Bermula dari laporan eksploitasi anak
Penggerebekan polisi pada Rabu (11/09) di 20 panti asuhan di negara bagian Selangor dan Negeri Sembilan dipicu oleh laporan pada awal bulan ini tentang eksploitasi anak, penganiayaan dan pelecehan seksual di fasilitas lain di negara bagian Negeri Sembilan.
Inspektur Jenderal Polisi Razarudin Husain mengatakan kepada wartawan dalam konferensi pers pada Rabu (11/09), bahwa beberapa tersangka—berusia antara 17 hingga 64 tahun—diduga melakukan pencabulan terhadap anak-anak, dengan alasan bahwa hal itu merupakan bagian dari ajaran agama.
Beberapa anak juga dilaporkan diajari melakukan tindakan seksual terhadap anak-anak lain di fasilitas tersebut.
Dia menambahkan mereka yang sakit tidak diperbolehkan mendapatkan perawatan medis sampai kondisinya benar-benar "kritis", tambahnya.
Razarudin mengatakan 402 anak yang diselamatkan—terdiri dari 201 laki-laki dan 201 perempuan—diduga menjadi korban kekerasan fisik, kekerasan seksual, dan penelantaran.
Kini, anak-anak tersebut ditempatkan sementara di pusat kepolisian di ibu kota Kuala Lumpur dan akan menjalani pemeriksaan kesehatan, kata Inspektur Razarudin.
Penyelidikan awal menemukan bahwa banyak anak ditempatkan di rumah-rumah ini oleh orang tua mereka agar mereka dapat menjalani pendidikan agama, menurut kantor berita pemerintah Bernama.
Penggerebekan itu terjadi beberapa hari setelah polisi membuka penyelidikan terhadap kelompok usaha Global Ikhwan Services and Business (GISB) atas kasus eksploitasi anak.

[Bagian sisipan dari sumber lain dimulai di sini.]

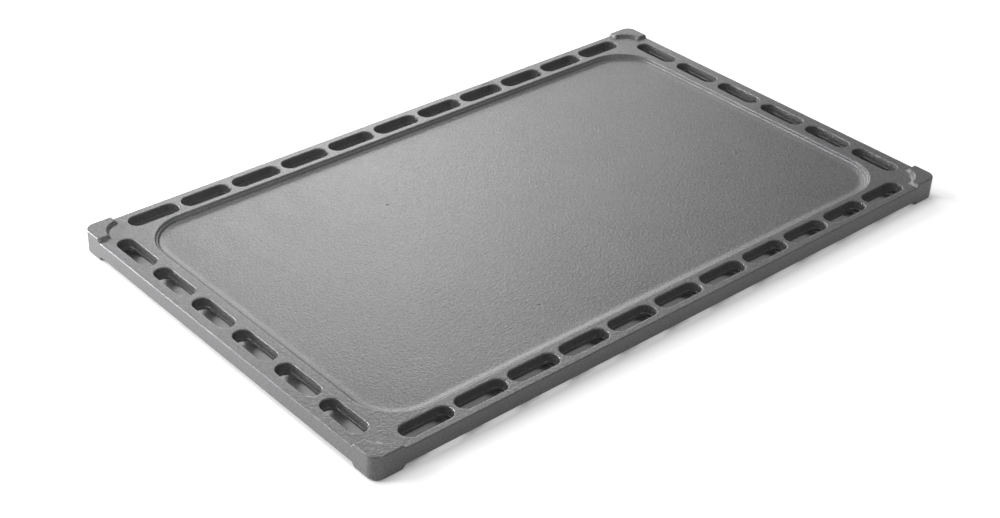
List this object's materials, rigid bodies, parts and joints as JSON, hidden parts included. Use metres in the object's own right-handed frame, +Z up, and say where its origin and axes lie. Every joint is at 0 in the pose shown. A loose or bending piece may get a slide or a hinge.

Polisi kemudian mengonfirmasi bahwa kedua kasus itu saling terkait.
Wakil Inspektur Jenderal Polisi, Ayob Khan Mydin Pitchay, mengatakan penyelidikan awal menemukan bahwa modus operandi GISB adalah mendirikan panti asuhan untuk mengumpulkan sumbangan, menurut laporan New Straits Times.
Kelompok itu membantah tuduhan tersebut dalam pernyataan yang diunggah di Facebook pada hari Rabu (11/09).
"Perusahaan tidak akan berkompromi dengan aktivitas apa pun yang melanggar hukum, khususnya terkait eksploitasi anak," katanya.
GISB memiliki ratusan bisnis di 20 negara, yang beroperasi di berbagai sektor mulai perhotelan, makanan, hingga pendidikan.
Komisi Hak Asasi Manusia Malaysia, atau Suhakam, telah menyerukan regulasi yang lebih ketat di panti sosial.
"Masalahnya adalah tempat-tempat ini tidak diatur atau diawasi dengan baik," kata komisioner anak-anak Suhakam, Farah Nini Dusuki, kepada situs berita Free Malaysia Today.
"Kami memiliki masalah serius dengan pemantauan dan pengawasan, oleh karena itu kami membutuhkan masyarakat untuk lebih waspada," katanya.